Em relação à tecnologia, talvez a minha principal dificuldade tenha sido, no início, a formação de conceitos básicos da lógica desse universo para que eu pudesse me tornar uma "representante" de soluções em TI em minhas colocações. Estou longe de ser uma programadora, por sinal, mas a tecnologia como solução para o ambiente de negócios e como catalisadora da transformação digital me encanta muito — e isso certamente me ajuda a cobrir possíveis buracos.

Como foi assumir a diretoria comercial de uma multinacional logo após o nascimento de seu filho?

Fui a única mulher na área de vendas da empresa durante 15 anos. Quando meu chefe me avisou da promoção, eu estava grávida de oito meses. Foi uma convocação, na verdade. Um colega assumiu interinamente por dois meses, e eu tive um afastamento de 50 dias de licença-maternidade. Amamentava às 5h da manhã e à noite. O primeiro ano de vida do Gustavo, hoje com 16, foi um turbilhão. E fiz o mesmo com a Ana Clara, de 11 anos. Não me arrependo, sou mãezona, não senti falta de ficar mais tempo de licença. Não tem certo ou errado.

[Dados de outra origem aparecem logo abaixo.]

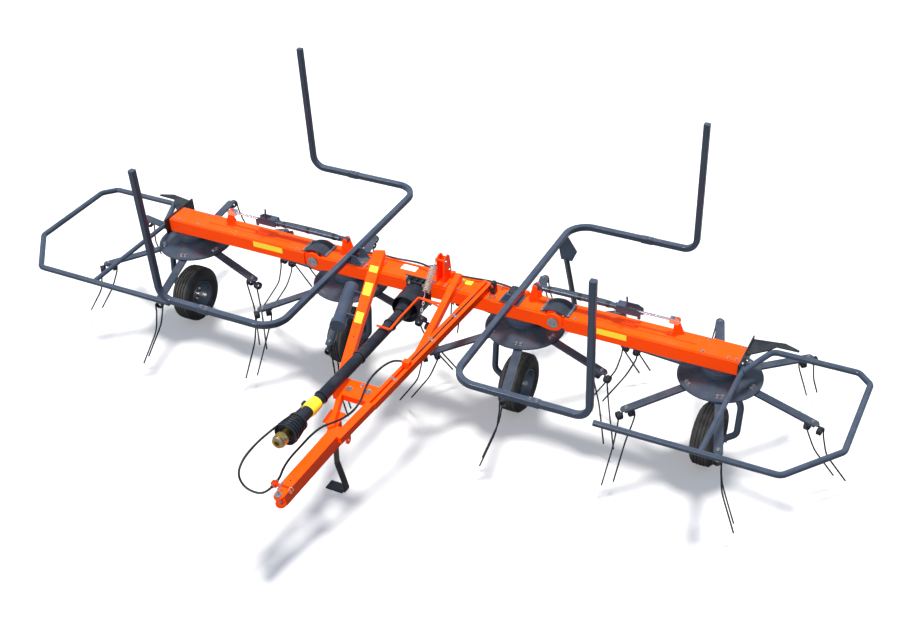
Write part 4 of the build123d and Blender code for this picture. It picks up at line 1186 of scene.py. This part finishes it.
# ---------------------------------------------------------------- the drive line
@dataclass
class DriveLine:
    """Collars, bands and bolts of the power shaft and its gearbox."""

    bench: Bench
    fasteners: Fasteners
    front: float = -0.107
    housing_front: float = -0.129
    crown: float = 0.0012
    shield_bore: float = 0.0955

    def _ring(self, inner: float, outer: float, depth: float, share: float) -> bpy.types.Object:
        """A band round the shaft, its middle at a share of the shaft's length."""
        half = depth / 2
        flat = half * 0.6
        crown = outer + self.crown
        band = self.bench.lathe([(inner, -half), (outer, -half), (crown, -flat), (crown, flat), (outer, half),
                                 (inner, half), (inner, -half)], 36)
        return self.bench.copies(band, [PowerShaft.stand(share)])[0]

    def build(self) -> None:
        """Makes the details of the drive line."""
        band = self._ring(0.0375, 0.0437, 0.092, 0.800)
        self.bench.finish(band, "shaft_marker_band", "chassis", "warning_yellow", "black_plastic")
        rings = [self._ring(0.050, radius, 0.005, share)
                 for radius, share in ((0.064, 0.925), (0.068, 0.940), (0.0715, 0.955), (0.0735, 0.970))]
        rings += [self._ring(0.037, 0.0435, 0.010, share) for share in (0.200, 0.450, 0.735)]
        self.bench.finish(rings, "shaft_cone_ribs", "chassis", "guard_tube_black", "black_plastic")
        collar = self._ring(0.0290, 0.0335, 0.016, 1.034)
        self.bench.finish(collar, "yoke_collar", "power_yoke", "zinc_plate", "brass_steel")
        pin = 0.0085
        lock = self.bench.lathe([(0.0, 0.0), (pin, 0.0), (pin, 0.010), (0.006, 0.013), (0.0, 0.013)], 20)
        outward = Matrix.Translation((0.041, 0, 0)) @ Matrix.Rotation(math.radians(90), 4, "Y")
        place = PowerShaft.stand(1.015, 0.7) @ outward
        self.bench.spread(lock, [place], "yoke_lock", "power_yoke", "zinc_plate", "brass_steel")

        head = self.fasteners.bolt(0.8)
        places = [aimed(spot(x, self.front, z), (0, -1, 0))
                  for x in (-0.147, 0.007) for z in (0.645, 0.730, 0.815)]
        places += [aimed(spot(x, self.housing_front, z), (0, -1, 0))
                   for x in (-0.122, -0.018) for z in (0.657, 0.790)]
        self.bench.spread(head, places, "gearbox_bolts", "chassis", "zinc_plate", "zinc_steel")
        rings = []
        for radius, y in ((0.0995, -0.150), (0.0995, -0.215), (0.0990, -0.282)):
            hoop = self.bench.tube(self.shield_bore, radius, 0.003, 40)
            rings += self.bench.copies(hoop, [aimed(spot(-0.070, y, 0.696), (0, -1, 0))])
        self.bench.finish(rings, "shield_hoops", "chassis", "guard_tube_black", "black_plastic")


# ---------------------------------------------------------------- the drawbar
@dataclass
class DrawbarTrim:
    """Blank labels, pipes, clips, black discs of painted shade for holes, and bolts of the drawbar and the
    centre beam.
    """

    bench: Bench
    fasteners: Fasteners
    lid: float = 0.784
    skin: float = 0.0012

    def _labels(self) -> None:
        """Plain marker patches where the machine carries decals, all left blank."""
        top = DrawPlane.top
        marks = []
        for y0, y1 in ((-0.100, -0.155), (-0.255, -0.365), (-0.515, -0.605)):
            outline = []
            for y, edge in ((y0, -1), (y0, 1), (y1, 1), (y1, -1)):
                share = (y - 0.052) / (-1.178 - 0.052)
                x = -0.440 + share * 0.379
                half = (0.078 - 0.026 * share) / 2 - 0.007
                outline.append(tuple(DrawPlane.place(x + edge * half, y, top - 0.0003)))
            marks.append(self.bench.plate(outline, (0, 0, self.skin), 0.0))
        low, high = spot(0.170, 0.012, self.lid - 0.0003), spot(0.260, 0.058, self.lid + self.skin)
        marks.append(self.bench.block(tuple(low), tuple(high), 0.0004, 1))
        self.bench.finish(marks, "drawbar_markers", "chassis", "warning_yellow", "orange_paint")
        low, high = spot(-0.262, 0.006, self.lid - 0.0003), spot(-0.152, 0.062, self.lid + self.skin)
        plate = self.bench.block(tuple(low), tuple(high), 0.0004, 1)
        self.bench.finish(plate, "blank_plate", "chassis", "label_white", "orange_paint")

    def _pipes(self) -> None:
        """The two pipes that lie in the right leg's groove, with the clamps that hold them."""
        start, foot = Vector((0.389, 0.012, 0)), Vector((0.118, -1.474, 0))
        way = (foot - start).normalized()
        across = Vector((-way.y, way.x, 0))
        pipes = []
        for offset in (-0.0030, 0.0030):
            points = []
            for reach in (0.14, 0.30, 0.46, 0.62, 0.78, 0.835):
                place = start + way * reach + across * (offset + 0.0006 * math.sin(reach * 14))
                points.append(DrawPlane.place(place.x, place.y, 0.021))
            pipes.append(self.bench.wire(points, 0.0028, 2, 3))
        self.bench.finish(pipes, "groove_pipes", "chassis", "hose_rubber", "hose_rubber")
        clamps = []
        for reach in (0.36, 0.60, 0.98):
            place = start + way * reach
            block = self.bench.block((-0.027, -0.008, -0.0006), (0.027, 0.008, 0.0022), 0.0008, 1)
            spin = math.atan2(across.y, across.x)
            clamps += self.bench.copies(block, [DrawPlane.stand(place.x, place.y, DrawPlane.top, spin)])
        self.bench.finish(clamps, "pipe_clamps", "chassis", "zinc_plate", "zinc_steel")

    def _bolts(self) -> None:
        """Bolts on the leg feet and the cross plate, its two discs, and black discs of painted shade where
        the drawbar has drilled holes.
        """
        head = self.fasteners.bolt(0.9)
        places = []
        for x, reach in ((0.389, 0.046), (-0.434, 0.042), (0.176, 0.028)):
            places += [aimed(spot(x + end * reach, y, DECK), (0, 0, 1))
                       for end in (-1, 1) for y in (-0.070, 0.016)]
        places += [DrawPlane.stand(x, y, DrawPlane.top)
                   for x, y in ((-0.003, -1.118), (0.119, -1.100), (0.060, -1.070))]
        self.bench.spread(head, places, "drawbar_bolts", "chassis", "zinc_plate", "zinc_steel")
        rim, under = 0.020, -0.0005
        disc = self.bench.lathe([(0.0, under), (rim, under), (rim, 0.002), (0.014, 0.003), (0.012, 0.0015),
                                 (0.0, 0.0015)], 32)
        places = [DrawPlane.stand(-0.003, -1.118, 0.0275), DrawPlane.stand(0.119, -1.100, 0.0272)]
        self.bench.spread(disc, places, "cross_plate_discs", "chassis", "zinc_plate", "zinc_steel")
        # Black discs of painted shade stand in for the drawbar's drilled holes; no hole is cut.
        shade_disc = self.bench.lathe([(0.0, under), (0.0060, under), (0.0060, 0.0008), (0.0, 0.0008)], 20)
        hole_shade_places = [DrawPlane.stand(x, y, DrawPlane.top)
                for x, y in ((-0.223, -0.640), (-0.199, -0.720), (0.029, -1.849))]
        self.bench.spread(shade_disc, hole_shade_places, "drawbar_holes", "chassis", "black_enamel", "orange_paint")

    def _hitch(self) -> None:
        """The hitch pin's ring clip and the hose clip beside it."""
        ring = []
        for step in range(12):
            turn = math.tau * step / 12
            ring.append(spot(0.062 + 0.016 * math.cos(turn), -1.905 + 0.010 * math.sin(turn),
                             0.531 + 0.014 * math.sin(turn)))
        clip = self.bench.wire([spot(0.045, -1.930, 0.5225), *ring, spot(0.046, -1.905, 0.531)], 0.0016, 2, 3)
        band = self.bench.tube(0.0075, 0.0105, 0.006, 20)
        bands = self.bench.copies(band, [aimed(spot(-0.068, y, 0.510), (0, 1, 0)) for y in (-1.904, -1.857)])
        self.bench.finish([clip, *bands], "hitch_clips", "chassis", "zinc_plate", "zinc_steel")

    def build(self) -> None:
        """Makes the trim of the drawbar."""
        self._labels()
        self._pipes()
        self._bolts()
        self._hitch()


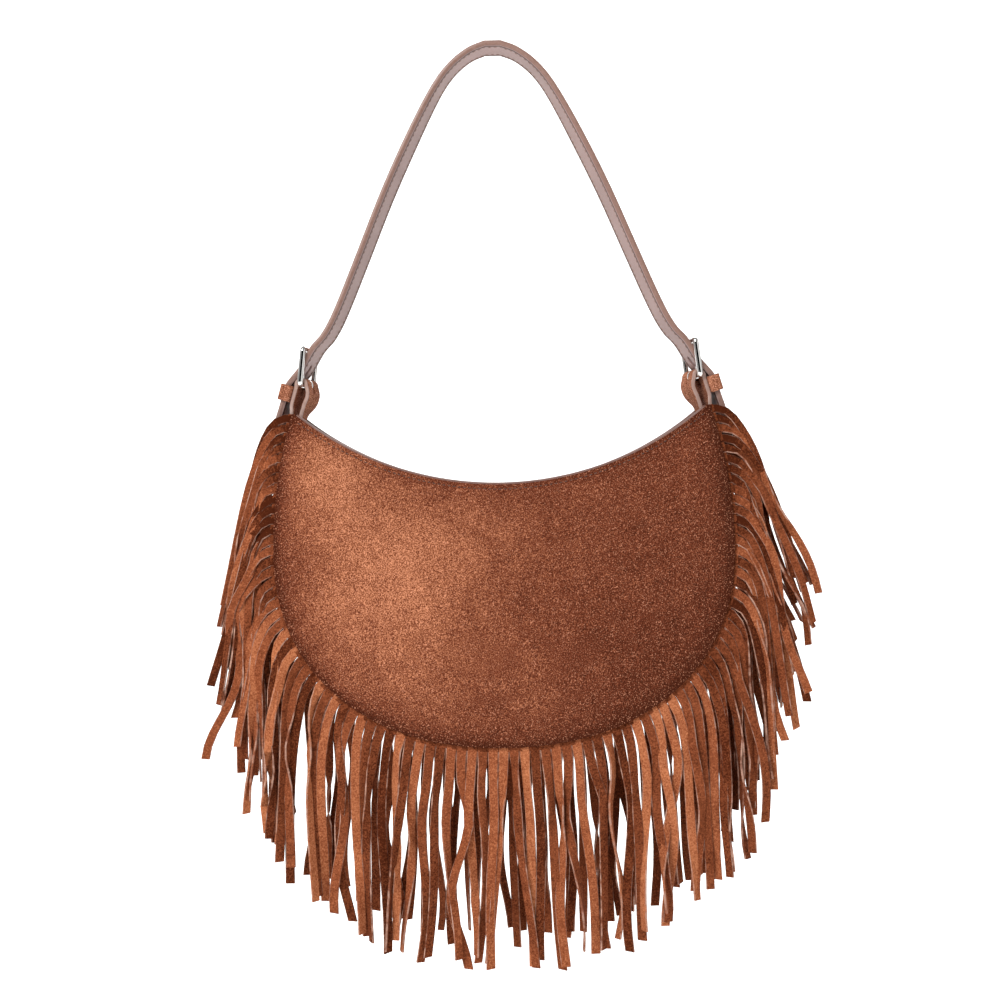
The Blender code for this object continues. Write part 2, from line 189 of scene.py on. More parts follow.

A oportunidade de crescer na empresa é igual para homens e mulheres?

A Softtek presta serviços de implementação de softwares nos quais nos especializamos, como SAP, Microsoft. São 17 mil pessoas no mundo prestando serviços de TI para verticais de mercado, como manufatura, telecom, bens de consumo, algumas líderes em projetos e soluções. Eu não vejo fronteira nas carreiras. Independentemente de gênero é possível buscar pelo seu espaço. As mulheres precisam se sentir capazes e confiantes. Esse empoderamento é que a gente tem trabalhado. Na minha equipe tenho duas mulheres, contratadas na pandemia.

Como gestora, de que forma está lidando com a pandemia?

Primeiro que estou amando trabalhar em casa. Há uma rotina de reuniões, mas o comercial já tem um horário flexível, de visita a clientes. Nós tivemos de desenvolver habilidades de venda remota, convencendo de outras formas, com treinamento de integração virtual, WhatsApp. Agora já está bem maduro esse modelo, vimos o que funcionou e o que não funcionou no primeiro ano. Todo mundo se adaptou. Aprendemos a nos fazer presente sem estar presente.

Com a consolidação do home office, como equilibrar o lado profissional e o pessoal?

O primeiro mês trabalhando em casa foi confuso, aquela sensação de estar parecendo férias. E a gente achou que ia passar só dois ou três meses, que não iria mudar a rotina. Mas não trabalhei nenhum dia de pijama, isso ajuda no equilíbrio. Em casa, continuamos seguindo a rotina, tomamos café da manhã juntos e depois vai cada um para o seu posto de trabalho. Meus filhos já conseguem gerenciar as atividades sozinhos. Nos reunimos no almoço e no jantar. Ter horários e respeitar o espaço foi a nossa solução.

Que conselhos você dá para mulheres que querem investir na carreira?

Desenvolver autoconfiança. Tirar o paradigma do machismo, escolher onde quer entrar e estudar o tempo. E evitar levar problemas para as pessoas, tirar o lado vítima e ser protagonista.